Luke 21:19 Stand firm, and you will win life.

Thursday, April 14, 2016

Guess What?

Guess what I've been doing? Working my tail off! I have two sibling children "enrolled" in my in-home daycare and preschool. They're three and five years old. We will only have the sister until fall, at which time she starts kindergarten.

Here is the little guy with the stuffy he brought from home. We are all in love with him already. The sister is nice and fun, but not quite so sweet as her brother. They are both bright and teaching them is easy. Speech is a challenge for the three year old, and we are still learning what sounds he is missing and what the substitutions are. One is /k/ and I'm trying to help him, but that's not an easy one to describe or show mouth position for.

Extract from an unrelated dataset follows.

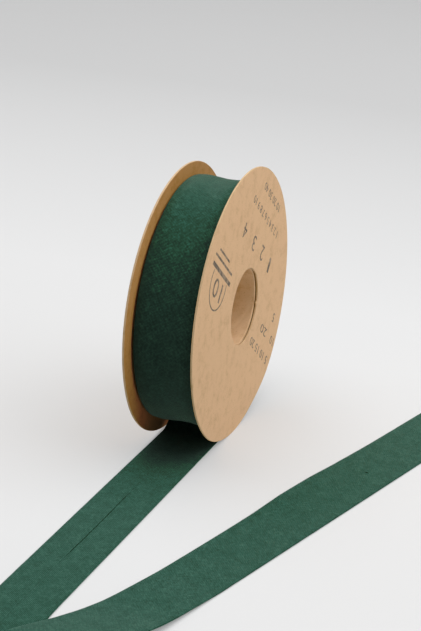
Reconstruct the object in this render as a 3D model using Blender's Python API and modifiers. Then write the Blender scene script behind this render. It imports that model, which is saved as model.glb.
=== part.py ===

My living room has become the playroom, the family room has become my children's school room, and half the dining room is the preschool room. Fortunately, my girls now read all their own social studies, science and literature, so that makes running a daycare easier than it might be. I have the girls narrate their assignments to me after they finish, and after the daycare kids leave at 5 PM (they're here full-time), I do writing and spelling with my girls. They boys just need me to check their assignment sheets and listen to them narrate, and of course I have to go over their writing assignments via regular writing conferences.

It isn't easy, and after three days I'm still getting the hang of it, but it's a blessing to have this necessary income. All my children love kids and they've been such a big help to me. They are learning how to run a business and be professional, and what hard work feels like. It's been a positive experience thus far, though I'm so busy I can barely check email once before bed. I've worked on this post a few minutes over three days, and don't expect to get back here very often.

And how are you, my friends? Anything new in your lives?